## GIVEN DATA
'''

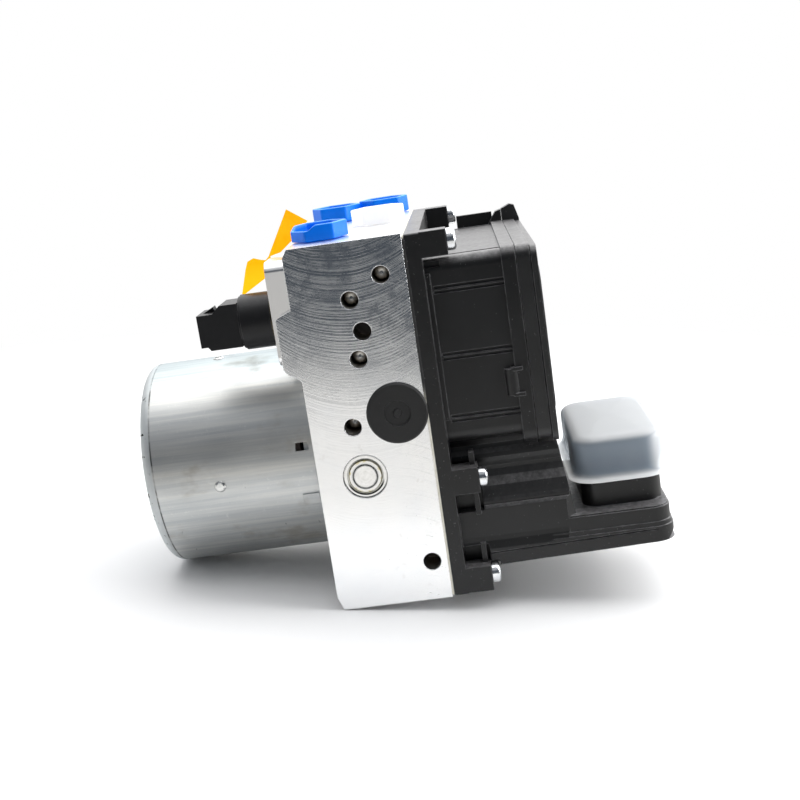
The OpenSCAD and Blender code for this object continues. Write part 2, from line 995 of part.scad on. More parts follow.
module shelf() {
    edge_in = ledge_in + 0.6;
    bevel = 3;
    difference() {
        union() {
            translate([0, 0, shelf_z0 - under_rise])
                linear_extrude(ledge_z - 0.7 - shelf_z0 + under_rise)
                    round_rect([rim_x0, shelf_y0], [shelf_x1, shelf_y1], shelf_round);
            translate([0, 0, shelf_z0])
                linear_extrude(ledge_z + 1 - shelf_z0)
                    round_rect([rim_x0, shelf_y0 + 0.4], [shelf_x1 - 0.4, shelf_y1 - 0.4], shelf_round);
            translate([0, 0, shelf_z0])
                linear_extrude(shelf_z1 - shelf_z0 - 0.6)
                    round_rect([rim_x0, shelf_y0 + ledge_in],
                        [shelf_x1 - ledge_in, shelf_y1 - ledge_in], shelf_round);
            translate([0, 0, shelf_z1 - 1])
                linear_extrude(1)
                    round_rect([rim_x0, shelf_y0 + edge_in], [shelf_x1 - edge_in, shelf_y1 - edge_in],
                        shelf_round - 0.6);
        }
        // Chamfer under the shelf's outer edge
        along_y(shelf_y0 - 1, shelf_y1 + 1)
            polygon([
                [shelf_x1 - bevel, shelf_z0 - EPS],
                [shelf_x1 + 1, shelf_z0 + 1.1 * (bevel + 1)],
                [shelf_x1 + 1, shelf_z0 - EPS]
            ]);
    }
}

module shroud() {
    translate([conn_x, conn_y, shelf_z1 - EPS])
        linear_extrude(conn_h + EPS)
            round_rect([-conn_w / 2, -conn_l / 2], [conn_w / 2, conn_l / 2], conn_round);
}

module shroud_hollow() {
    translate([conn_x, conn_y, conn_floor])
        linear_extrude(conn_h)
            round_rect([-conn_w / 2 + conn_wall, -conn_l / 2 + conn_wall],
                [conn_w / 2 - conn_wall, conn_l / 2 - conn_wall], conn_round - conn_wall);
}

// Towers carry the screws, with a web above and below that ties each to the housing
module towers() {
    for (side = SIDES, t = TOWERS) {
        y0 = side > 0 ? side_y - tower_w : -side_y;
        box([flange_x1 - EPS, y0, t[0]], [flange_x1 + tower_len, y0 + tower_w, t[1]]);
    }
}

// Hollows between the flange and the stepped side, around the middle and the lower towers
module tower_pockets() {
    x1 = flange_x1 + tower_len + 0.4;
    for (side = SIDES) {
        y0 = side > 0 ? side_y - tower_w - 1.2 : -side_y - 5;
        y1 = side > 0 ? side_y + 5 : -side_y + tower_w + 1.2;
        box([flange_x1, y0, 30], [x1, y1, 52]);
        box([flange_x1, y0, 0], [x1, y1, 17]);
        // Shallow recess under the upper tower
        box([flange_x1, side > 0 ? box_y - 1.6 : -side_y, TOWERS[0][0] - 4.2],
            [flange_x1 + 5.6, side > 0 ? side_y : -box_y + 1.6, TOWERS[0][0]]);
    }
}

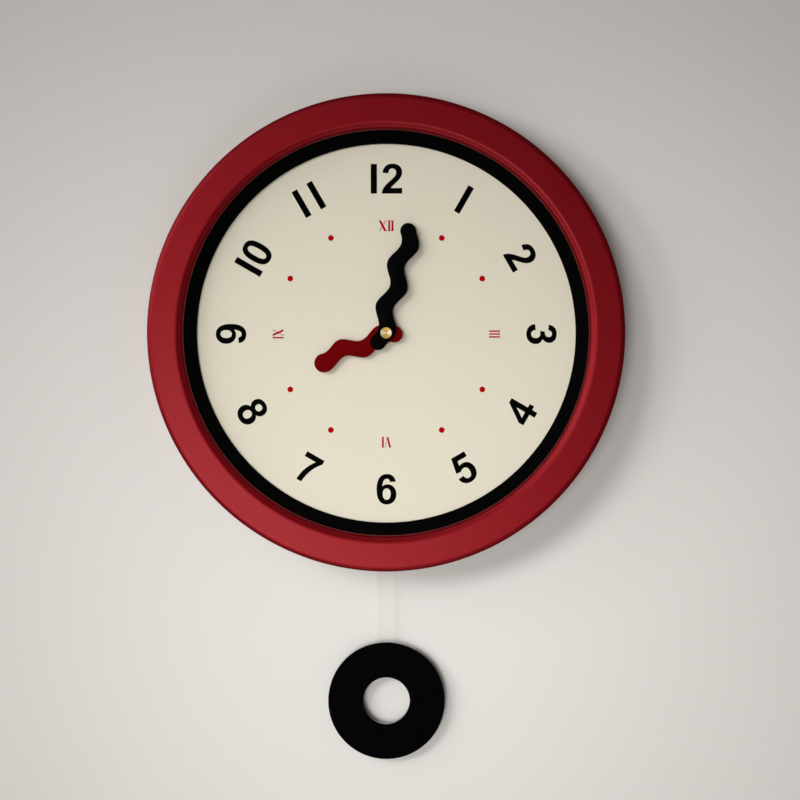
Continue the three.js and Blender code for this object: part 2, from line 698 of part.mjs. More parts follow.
// The knob stands under the motion wheel, so it meets that wheel along the upward direction.
function settingKnob() {
  const points = [];
  for (let i = 0; i < 2 * KNOB.flutes; i += 1) {
    const radius = i % 2 ? KNOB.valley : KNOB.radius;
    points.push(new THREE.Vector2(...polar(radius, placeAngle(i, 2 * KNOB.flutes))));
  }
  const grip = plate(new THREE.Shape(points), MOVEMENT.rear + KNOB.rise, KNOB.thickness);
  const shaftFront = MINUTE_LAYER.rear - MINUTE_LAYER.thickness;
  const shaft = round(KNOB.shaft, MOVEMENT.rear + KNOB.rise - KNOB.thickness / 2, shaftFront, SMALL);
  const upward = Math.PI / 2;
  const wheelPhase = towardsArbor + halfTooth(TEETH.motionWheel);
  const wheelStep = (2 * Math.PI) / TEETH.motionWheel;
  const pastTooth = (wheelPhase + 2 * Math.PI - (upward + Math.PI)) % wheelStep;
  const ratio = TEETH.motionWheel / TEETH.knob;
  const phase = upward + halfTooth(TEETH.knob) + ratio * pastTooth;
  const pinion = gear(TEETH.knob, MINUTE_MODULE, phase, MINUTE_LAYER);
  return moved(join(grip, shaft, pinion), KNOB_AXIS.x, KNOB_AXIS.z);
}
add('setting_knob', settingKnob(), whiteNylon);

function addHand(name, hand, look) {
  const shape = handOutline(hand);
  const bore = new THREE.Path();
  bore.absarc(0, 0, hand.bore, 0, 2 * Math.PI, true);
  shape.holes.push(bore);
  const mesh = add(name, plate(shape, hand.rear, HAND_THICKNESS, 12), look);
  mesh.rotation.y = radians(hand.angle);
}
addHand('hour_hand', HOUR_HAND, darkRedPaint);
addHand('minute_hand', MINUTE_HAND, blackPaint);

add('hand_cap', turned([
  [MINUTE_SHAFT.radius + GAP, CAP.rear],
  [CAP.radius, CAP.rear],
  [CAP.radius, CAP.front + CAP.bevel],
  [CAP.radius - CAP.bevel, CAP.front],
  [0, CAP.front],
  [0, MINUTE_SHAFT.tip - GAP],
  [MINUTE_SHAFT.radius + GAP, MINUTE_SHAFT.tip - GAP],
], MEDIUM), brass);

// ---- the pendulum ----

const armRear = PENDULUM_ARM.front + PENDULUM_ARM.thickness;
const pinHeadFront = armRear + GAP;
add('pivot_pin', moved(turned([
  [0, pinHeadFront + PIVOT_PIN.headHeight],
  [PIVOT_PIN.head, pinHeadFront + PIVOT_PIN.headHeight],
  [PIVOT_PIN.head, pinHeadFront],
  [PIVOT_PIN.radius, pinHeadFront],
  [PIVOT_PIN.radius, PIVOT_PIN.front],
  [0, PIVOT_PIN.front],
], SMALL), 0, PIVOT_PIN.z), steel);

// The arm hangs on the pin, holds the drive magnet in a round pad, and carries the rod on a headed peg.
function pendulumHanger() {
  const { front, half, bottom, thickness, corner } = PENDULUM_ARM;
  const shape = roundedRectangle(-half, half, bottom, PIVOT_PIN.z + half, corner);
  const arm = plate(shape, armRear, thickness, CORNER_STEPS);
  const pad = moved(round(MAGNET.pad, armRear, front, MEDIUM), 0, MAGNET.z);
  const pocket = moved(round(MAGNET.pocket, front + MAGNET.pocketDepth, front - CUT, MEDIUM), 0, MAGNET.z);
  const bore = moved(round(PIVOT_PIN.bore, armRear + CUT, front - CUT, SMALL), 0, PIVOT_PIN.z);
  const headFront = ROD.front + ROD.thickness + GAP;
  const peg = moved(turned([
    [0, headFront + PEG.headHeight],
    [PEG.head, headFront + PEG.headHeight],
    [PEG.head, headFront],
    [ROD.slot - GAP, headFront],
    [ROD.slot - GAP, armRear - CUT],
    [0, armRear - CUT],
  ], SMALL), 0, PEG.z);
  return join(cut(join(arm, pad), pocket, bore), peg);
}
add('pendulum_hanger', pendulumHanger(), blackPlastic);
const magnetFront = PENDULUM_ARM.front + MAGNET.inset;
const magnet = round(MAGNET.radius, magnetFront + MAGNET.thickness, magnetFront, MEDIUM);
add('hanger_magnet', moved(magnet, 0, MAGNET.z), magnetGrey);

const rodShape = roundedRectangle(-ROD.half, ROD.half, ROD.bottom, ROD.top, ROD.corner);
rodShape.holes.push(keyhole(PEG.z, ROD.slot, ROD.eye, ROD.drop));
add('pendulum_rod', plate(rodShape, ROD.front + ROD.thickness, ROD.thickness), clearAcrylic);

const bobFront = BOB.rear - BOB.thickness;
add('bob', moved(turned([
  [BOB.hole, BOB.rear - BOB.edge],
  [BOB.hole + BOB.edge, BOB.rear],
  [BOB.radius - BOB.edge, BOB.rear],
  [BOB.radius, BOB.rear - BOB.edge],
  [BOB.radius, bobFront + BOB.edge],
  [BOB.radius - BOB.edge, bobFront],
  [BOB.hole + BOB.edge, bobFront],
  [BOB.hole, bobFront + BOB.edge],
], FINE), 0, BOB.z), blackPlastic);
const padBottom = ROD.bottom + BOB_PAD.margin;
const padTop = BOB.z + BOB.radius - 2 * BOB_PAD.margin;
const padBox = box(-BOB_PAD.half, BOB_PAD.half, BOB.rear + GAP, ROD.front - GAP, padBottom, padTop);
add('bob_pad', padBox, rubber);

export default clock;
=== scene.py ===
import json
import math

import bmesh
import bpy
from mathutils import Matrix, Vector


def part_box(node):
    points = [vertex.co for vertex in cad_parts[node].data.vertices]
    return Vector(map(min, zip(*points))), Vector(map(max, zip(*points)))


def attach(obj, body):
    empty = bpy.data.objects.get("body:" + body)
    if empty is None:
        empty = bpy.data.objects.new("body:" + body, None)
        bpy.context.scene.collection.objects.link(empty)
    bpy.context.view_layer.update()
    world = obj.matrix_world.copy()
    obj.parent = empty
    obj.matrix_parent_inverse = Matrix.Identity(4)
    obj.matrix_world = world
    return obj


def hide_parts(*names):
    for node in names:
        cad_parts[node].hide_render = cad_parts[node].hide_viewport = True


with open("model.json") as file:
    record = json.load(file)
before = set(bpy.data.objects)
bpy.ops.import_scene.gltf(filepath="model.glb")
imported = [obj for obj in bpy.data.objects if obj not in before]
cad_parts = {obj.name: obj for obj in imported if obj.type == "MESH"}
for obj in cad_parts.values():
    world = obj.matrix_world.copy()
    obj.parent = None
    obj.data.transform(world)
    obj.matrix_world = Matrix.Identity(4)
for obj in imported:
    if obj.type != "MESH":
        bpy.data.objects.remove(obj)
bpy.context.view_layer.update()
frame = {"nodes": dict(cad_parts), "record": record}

# ---- sizes, in metres, worked out from the frame ----
# Depths are y values: the dial faces -Y, and the clock's rear edge is the plane y = 0.

MM = 0.001

RIM_LOW, RIM_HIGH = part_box("front_rim")
RIM_RADIUS = (RIM_HIGH.x - RIM_LOW.x) / 2
RIM_FRONT = RIM_LOW.y
ARBOR_Z = (RIM_LOW.z + RIM_HIGH.z) / 2
LENS_LOW, LENS_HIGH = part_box("lens")
LENS_RADIUS = (LENS_HIGH.x - LENS_LOW.x) / 2
DIAL_LOW, DIAL_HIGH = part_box("dial")
DIAL_RADIUS = (DIAL_HIGH.x - DIAL_LOW.x) / 2
DIAL_FRONT = DIAL_LOW.y
CASE_LOW, CASE_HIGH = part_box("movement_rear_case")
BOB_LOW, BOB_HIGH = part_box("bob")
BOB_RADIUS = (BOB_HIGH.x - BOB_LOW.x) / 2
BOB_Z = (BOB_LOW.z + BOB_HIGH.z) / 2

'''

Repeat exactly, and only, the lines from the one containing "const bobFront = BOB.rear - BOB.thickness;" through the one containing "# Depths are", both included.

## WRITTEN ANSWER
const bobFront = BOB.rear - BOB.thickness;
add('bob', moved(turned([
  [BOB.hole, BOB.rear - BOB.edge],
  [BOB.hole + BOB.edge, BOB.rear],
  [BOB.radius - BOB.edge, BOB.rear],
  [BOB.radius, BOB.rear - BOB.edge],
  [BOB.radius, bobFront + BOB.edge],
  [BOB.radius - BOB.edge, bobFront],
  [BOB.hole + BOB.edge, bobFront],
  [BOB.hole, bobFront + BOB.edge],
], FINE), 0, BOB.z), blackPlastic);
const padBottom = ROD.bottom + BOB_PAD.margin;
const padTop = BOB.z + BOB.radius - 2 * BOB_PAD.margin;
const padBox = box(-BOB_PAD.half, BOB_PAD.half, BOB.rear + GAP, ROD.front - GAP, padBottom, padTop);
add('bob_pad', padBox, rubber);

export default clock;
=== scene.py ===
import json
import math

import bmesh
import bpy
from mathutils import Matrix, Vector


def part_box(node):
    points = [vertex.co for vertex in cad_parts[node].data.vertices]
    return Vector(map(min, zip(*points))), Vector(map(max, zip(*points)))


def attach(obj, body):
    empty = bpy.data.objects.get("body:" + body)
    if empty is None:
        empty = bpy.data.objects.new("body:" + body, None)
        bpy.context.scene.collection.objects.link(empty)
    bpy.context.view_layer.update()
    world = obj.matrix_world.copy()
    obj.parent = empty
    obj.matrix_parent_inverse = Matrix.Identity(4)
    obj.matrix_world = world
    return obj


def hide_parts(*names):
    for node in names:
        cad_parts[node].hide_render = cad_parts[node].hide_viewport = True


with open("model.json") as file:
    record = json.load(file)
before = set(bpy.data.objects)
bpy.ops.import_scene.gltf(filepath="model.glb")
imported = [obj for obj in bpy.data.objects if obj not in before]
cad_parts = {obj.name: obj for obj in imported if obj.type == "MESH"}
for obj in cad_parts.values():
    world = obj.matrix_world.copy()
    obj.parent = None
    obj.data.transform(world)
    obj.matrix_world = Matrix.Identity(4)
for obj in imported:
    if obj.type != "MESH":
        bpy.data.objects.remove(obj)
bpy.context.view_layer.update()
frame = {"nodes": dict(cad_parts), "record": record}

# ---- sizes, in metres, worked out from the frame ----
# Depths are y values: the dial faces -Y, and the clock's rear edge is the plane y = 0.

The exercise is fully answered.